Why is the Dutch flag flying at St Cross, Appleton Thorn?

‘Dodenherdenking’

The Flag of the Netherlands on our church flagpole (May 2020)

In the Netherlands, the Remembrance of the Dead (Dodenherdening) is held annually on 4 May, the eve of the anniversary the liberation of the Netherlands from the Nazi occupation of 1940 to 1945. It now commemorates all civilians and members of the armed forces of the Kingdom of the Netherlands who have died in wars or peacekeeping missions since the beginning of the Second World War.[1]

In the churchyard at St Cross, Appleton Thorn, are buried two Dutch airmen, flying officer (Officier-vlieger) Petrus Johannes HUIJER and Sergeant Aviator (Sergeant Vlieger) Alexander Joseph SMITH[2]. They were young Free Dutch[3] Naval Officers serving in the Fleet Air Arm, who trained at HMS Blackcap.
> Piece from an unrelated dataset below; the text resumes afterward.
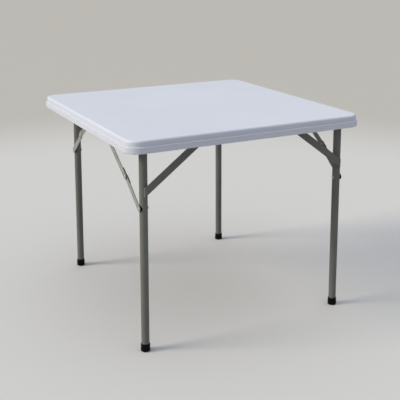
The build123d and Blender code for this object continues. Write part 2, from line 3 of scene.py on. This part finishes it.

They were killed when their planes collided over Budworth Mere on 15 March 1944[4], whilst practicing for the D Day Landings[5].

HMS Blackcap, or the Royal Naval Air Station, Stretton, was originally planned as a Royal Air Force night-fighter station to protect Liverpool and Manchester from Luftwaffe air raids during the Second World War. But changes in German tactics (to focus attention on Russia) meant that the airfield was not required, so it was transferred to the Admiralty on completion.

HMS Blackcap was commissioned on 1 June 1942 and forty-one Fleet Air Arm Squadrons were based there for varying periods, some aircraft being flown directly to and from aircraft carriers operating in the Irish Sea and other nearby waters.[6]

After the war, HMS Blackcap was home to the Fleet Air Arm’s Northern Air Division. The last operational Squadron based at Blackcap was 728B Squadron (FAA) who were formed in January 1958 and flew out of Blackcap on the 15th February 1958 en route to RNAS Hal Far, Malta.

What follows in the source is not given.